I was hoping to get out there this summer alone on my bicycle and camp for a couple of days, just to explore. Maybe do some drawing with my portable drafting kit. I bought a small tent and fixed some touring racks to my mountain bike. I was coming home from the next town over with my newly purchased supplies and realized with an excited start, "Wow! I actually have everything I need packed right now. I've got groceries to last a couple of days, a tent and even a second pair of socks and a new tee shirt.
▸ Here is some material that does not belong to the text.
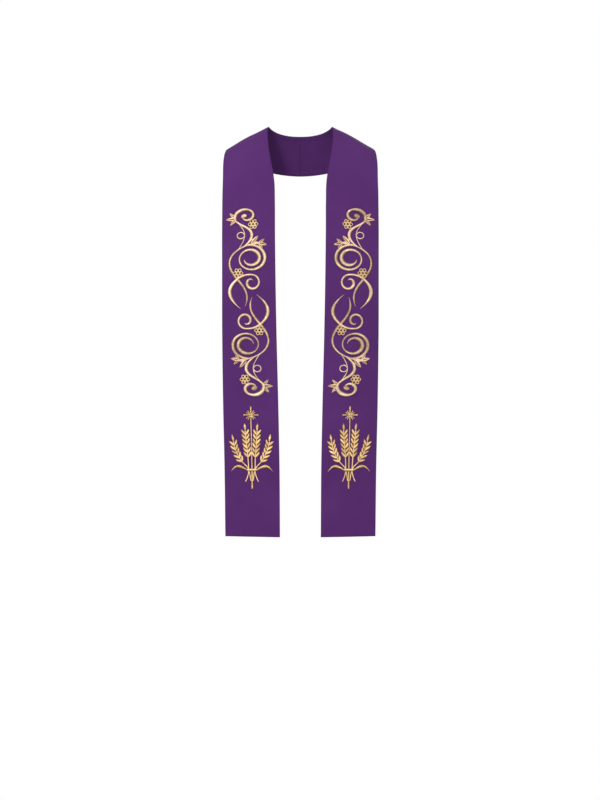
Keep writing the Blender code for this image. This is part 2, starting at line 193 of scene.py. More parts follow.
# %% Lamps
CHEST, NAPE = (0, -0.16, -0.45), (0, -0.1, -0.4)
LAMPS = (  # name, place, what it points at, size and power
    ("key", (-0.7, -2.1, 0.35), CHEST, 0.3, 32),
    ("fill", (2.0, -2.3, -0.3), CHEST, 1.2, 4),
    ("back", (0.9, 2.6, 0.9), NAPE, 1.2, 75),
)
for name, place, aim, size, power in LAMPS:
    light = bpy.data.lights.new(name, "AREA")
    light.shape, light.size, light.energy = "SQUARE", size, power
    lamp = add_object(name, light)
    lamp.location = place
    lamp.rotation_euler = (Vector(aim) - Vector(place)).to_track_quat("-Z", "Y").to_euler()
    print(f"{name} lamp, {power} W")

# %% [markdown]
# ## The shape of a band
#
# A band is cut flat and then bent over the shoulder, so it is best described the way it is cut: by how
# far along it a point lies, from the back seam to the hem, and how far across. A short table holds the
# band's edges at places along it. A smooth curve through each column of the table gives every place
# between.
#
# The table is the solid model's own, so the dressed cloth lies exactly on it.

# %% Sections of the band
SECTIONS = (  # x, y and z of the inner edge, x, y and z of the outer one, and how far the middle bows
    (0, 0, 0, 0, 42, -101, 3),  # back seam
    (30, -5, 1, 52, 41, -97, 3),
    (57, -19, 5, 104, 33, -86, 3),
    (75, -40, 11, 150, 9, -69, 3),
    (82, -56, 15, 182, -24, -53, 3),
    (84, -68, 15, 195, -62, -45, 3),  # shoulder line
    (86.5, -84, 5, 199.5, -85, -57, 3),
    (86, -102, -17, 201.5, -101, -73, 3),
    (83, -118, -46, 202.5, -113, -93, 3),
    (78.5, -131, -76, 202.5, -122, -116, 4),
    (72.5, -142, -106, 202.5, -130, -140, 4),
    (67.5, -152, -142, 203, -138, -168, 4),
    (66, -164, -192, 203, -148, -206, 4),  # chest
    (65.5, -176, -270, 203, -159, -276, 4),
    (64.5, -182, -360, 202.5, -167, -362, 4),
    (61.5, -185, -530, 202, -172, -530, 3),
    (57, -186, -710, 199.5, -175, -710, 3),
    (53.5, -186, -890, 195.5, -176, -890, 3),
    (52.5, -186, -1061, 193.5, -176, -1059, 2),  # hem
)
WALL = 2.0  # thickness of the cloth


# %% Curves through a table
def hermite(start, end, leaving, arriving, t):
    """A curve from start to end, with a slope at each, at the shares t of the way."""
    return (
        start * (2 * t**3 - 3 * t**2 + 1)
        + end * (3 * t**2 - 2 * t**3)
        + leaving * (t**3 - 2 * t**2 + t)
        + arriving * (t**3 - t**2)
    )


def smooth(places, values, at):
    """Values at the places at, on a smooth curve through the table's values."""
    places, values = np.asarray(places, float), np.asarray(values, float)
    slopes = np.gradient(values, places, axis=0)
    k = np.clip(np.searchsorted(places, at, side="right") - 1, 0, len(places) - 2)
    span = (places[k + 1] - places[k])[:, None]
    t = ((at - places[k]) / span[:, 0])[:, None]
    return hermite(values[k], values[k + 1], slopes[k] * span, slopes[k + 1] * span, t)


def run_of(path):
    """How far along a path each of its points lies."""
    return np.concatenate([[0], np.cumsum(np.linalg.norm(np.diff(path, axis=0), axis=1))])


# %% Places on the band
SLOPE_STEPS = 1.0, 0.01  # along and across, to the points that a slope is taken from
TABLE = np.array(SECTIONS, float)
LENGTHS = run_of((TABLE[:, 0:3] + TABLE[:, 3:6]) / 2)
BAND_LENGTH = LENGTHS[-1]
MIRRORED = TABLE[1] * np.array([-1, 1, 1, -1, 1, 1, 1])  # past the seam, so that the bands meet squarely
PLACES = np.concatenate([[-LENGTHS[1]], LENGTHS])
ROWS = np.vstack([MIRRORED, TABLE])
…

There's no reason I couldn't just turn around and head for the coast right this very moment!"

And then POW, hopping a curb, my back tire blew out, weighed down as it was under me and the fifty pounds of groceries and extra gear in the new side baskets.

Darned lucky, actually. From there I was able to throw my bike in the trunk of a cab and get home for fifteen bucks. If I'd popped a tire after cycling for five hours, then the story would have been quite different! A couple of days later I bought a new inner tube, (and a spare), plus a bicycle pump. But then it rained for two days. And then, one of several deadlines was coming up and one thing led to another. . .

And now it's getting cold and I need to put together the 5th Collected Volume. So next year. I'll do it next year. Three days camping by myself on that coast, away from distractions. I wonder what it must be like to sit and contemplate within the massive influence of that ocean. . ?

Well, next year. I'll find out next year.

Right now, the sun is dimming in the sky, and the air is cool. I've got a fragrant apple core on the corner of my desk and I am happy it is turning Fall! Cheers to you all, and do try to enjoy the season if you are able!